Everyone knows that their credit score impacts their ability to get loans, or the terms of the loans they are able to receive. Many understand the importance of having a “good” credit score, but a lot of people are unsure how to change their credit score, or how credit scores are even calculated. Knowing your credit score, how credit scores are determined, and what can be done to improve your credit score can help people decide the next step in their financial lives.

The Basics

What is a credit score?

A credit score is a number assigned to an individual that reflects their financial history so that a creditor can easily determine if that person’s creditworthiness and the risk involved in giving them a loan (FTC, MyFico). Your credit score will generally range from 300-850, with the higher numbers being an indicator better credit history (MyFico). Three different credit bureaus track your credit history and report your score: TransUnion, Equifax, and Experian (MyFico). The scores given may differ based on what information the credit bureau has but are generally similar.

How is it calculated?

Scores are calculated based on the individuals financial history and current standing. Someone who has always paid their bills on time, does not carry a balance from month to month on their credit cards, and who has had all their lines of credit for a very long time will generally have a very high score. Someone who has maxed out their credit cards, is frequently late on payments, and who has only recently opened their credit card accounts will have a low score (FTC). Additionally, if you apply for credit with multiple lenders, you may show multiple “inquiries” on your credit report, which can lower your score (FTC). Credit scores may not take into consideration a consumer’s race, religion, national origin, marital status, or gender when calculating (FTC).

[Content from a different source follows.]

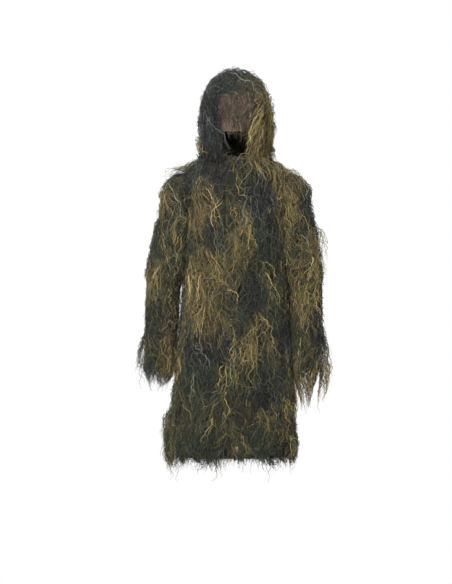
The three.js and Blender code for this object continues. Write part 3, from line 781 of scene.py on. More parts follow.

How are credit scores used?

Credit scores are used primarily by creditors who are considering giving you credit, whether in the form of a loan, a credit card, or a rent-to-own agreement. Credit scores or your credit report (the information that was used to determine your score) can also be looked at by prospective landlords, employers, or even debt collectors under certain restrictions (Experian). Your credit score may then affect your ability to get credit from a creditor, or if you are able to get credit, the amount of interest you pay or the total amount of credit given. Someone with a lower credit score will have less access to credit, such as only being given a $500 limit on their credit card. They could also only qualify for a secured credit card. A lower credit score can also mean a much higher interest rate. This is all because someone with a low score is considered a high risk to the creditor, or someone who is unlikely to pay the creditor back.

How do I find out what my credit score is?

The Fair Credit Reporting Act (FCRA) requires that you be allowed to view your credit score for free once every 12 months. You can access your credit score here via the Federal Trade Commission’s website. They include general questions and answers as well as information on how to request your credit score.